Walled Garden Walls Will Get Higher Under Google’s New Privacy Policies

Google continues to flex its muscles while phasing out third-party cookies

Advertisers have been nimble throughout the variety of challenges that have impacted the targeting and privacy landscape: GDPR, CCPA, other state legislation, like Maryland’s—even the third-party cookie phase-out, which many didn’t think the industry would be able to overcome. Ad land and ad tech quickly pivoted strategies, working hand in hand with each other to provide solutions to the “cookie apocalypse,” well before the phase-out goes into effect next January.

But as always, Big Tech has to have the last word.

Google issued additional policy, putting a wrench into the viable alternative solutions we’ve invested in, such as Unified ID 2.0. It’s almost like we’re set back to square one, without passing go, or collecting $200.

Only the likes of Google, Apple and Facebook—because of their dominance in the industry—will be able to thrive in the environment that’s being built. Because of their combined control over digital audiences and a plethora of approved first-party data, advertisers will need to rely on them for accessing audiences.

Walled garden strategies will become campaigns

Google has taken another shot against independent ad-tech platforms, where more and more players, like SpotX, Xandr, The Washington Post and others announced support and integrations. But now, Google is asserting its power, ensuring that a main solution for the post-third-party cookie landscape becomes obsolete. Companies outside of Google, Apple, YouTube, Twitter, Amazon and other walled gardens won’t and truly can’t benefit from this newly unfolded policy. Brands, publishers, SSPs, DSPs and the ad-tech ecosystem as a whole simply don’t have the data to be able to exist in these new restrictions and thrive.

Now, the complex ad ecosystem will become more divided and fragmented. Advertisers need to develop completely separate audience strategies for campaigns inside of walled gardens and outside of them, because the access to data (and insights they will be able to leverage from that data) will be drastically reduced. Meaning media buys, strategies and where spend is allocated will look different across the board.

CTV bubble expands

The growth of CTV and ad budgets being reallocated to CTV has been the story of the pandemic. While ad dollars haven’t always kept up with viewership increases, this might be the final push to meet the demand. The CTV space will be less impacted by these restrictions because it’s largely driven by email logins, so the ecosystem should be relatively unscathed in the aftermath of Google’s privacy crusade.
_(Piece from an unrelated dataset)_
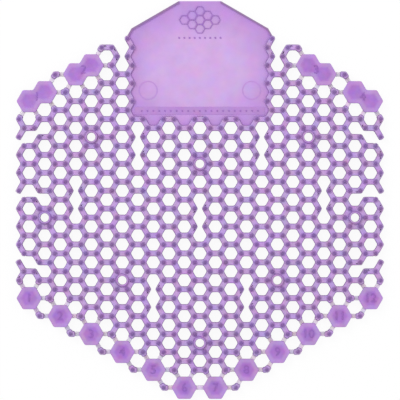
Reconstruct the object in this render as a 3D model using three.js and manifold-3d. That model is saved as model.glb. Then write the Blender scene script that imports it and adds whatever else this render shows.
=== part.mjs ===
// Urinal deodorizer screen, one flexible moulding.
// A flat net of hexagonal cells with a plain panel at its top edge, single tear-off tabs along
// its lower edges, double tear-off tabs along its upper edges, slots that let it bend, and a few
// filled cells with a round hole in a collar.
// Millimetres. X runs across the screen, Y up the screen and Z out of its shown face.

import * as THREE from 'three';
import { mergeVertices } from 'three/addons/utils/BufferGeometryUtils.js';
import Module from 'manifold-3d';

// Driving dimensions of the net
const CELL_SIDE = 5.0; // side of a cell, between the middles of its ribs
const CELL_RINGS = 11; // rings of cells round the middle one
const RIB_WIDTH = 2.8;
const RIB_THICKNESS = 3.0;
const FREE_RIB_TIP = 1.2; // how far a free rib runs past the net's last corner

// Driving dimensions of the panel
const PANEL_COLUMNS = 4; // columns of cells on each side of the middle one
const PANEL_LAST_ROW = 4.5; // lowest row of cells, counted up from the middle
const PANEL_THICKNESS = 2.0;
const PANEL_EDGE = 0.7; // from the net's line out to the free edge
const PANEL_RIM = 0.9; // full-height rim along the free edge

// Driving dimensions of the tear-off tabs
const TAB_EDGE = 1.0; // from the net's line out to the tab's edge
const BRIDGE_LENGTH = 1.5;
const BRIDGE_THICKNESS = 0.8;
const BRIDGE_START = 1.35; // from the tab's corner on the net to the start of the bridge

// Driving dimensions of the collared holes
const HOLE_RADIUS = 2.1;
const COLLAR_WALL = 1.0;
const COLLAR_RISE = 1.5; // above each face of the ribs
const COLLAR_SIDES = 8;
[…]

Accessing first-party data via direct partnerships

To survive this and ultimately continue to engage with potential customers, companies will need to audit their current tech stack and weed out unnecessary partnerships that will no longer provide immense value. I foresee more direct partnerships starting to form between SSPs, DSPs and overall more supply path optimization strategies, so advertisers are working with approved first-party data and insights.

This has the added benefit of cleaning up ad tech and making sure publishers have more visibility into who is buying their inventory, as well as for advertisers creating less chances for fraud and clear ROI on investments.

Right now, we’re at the mercy of Big Tech, and unfortunately, Google is choosing to flex its muscles after we’ve already started to understand how to thrive in the cookie-less world. But, this only creates more opportunities for creativity and to hone in on the potential of direct buys and emerging CTV channels.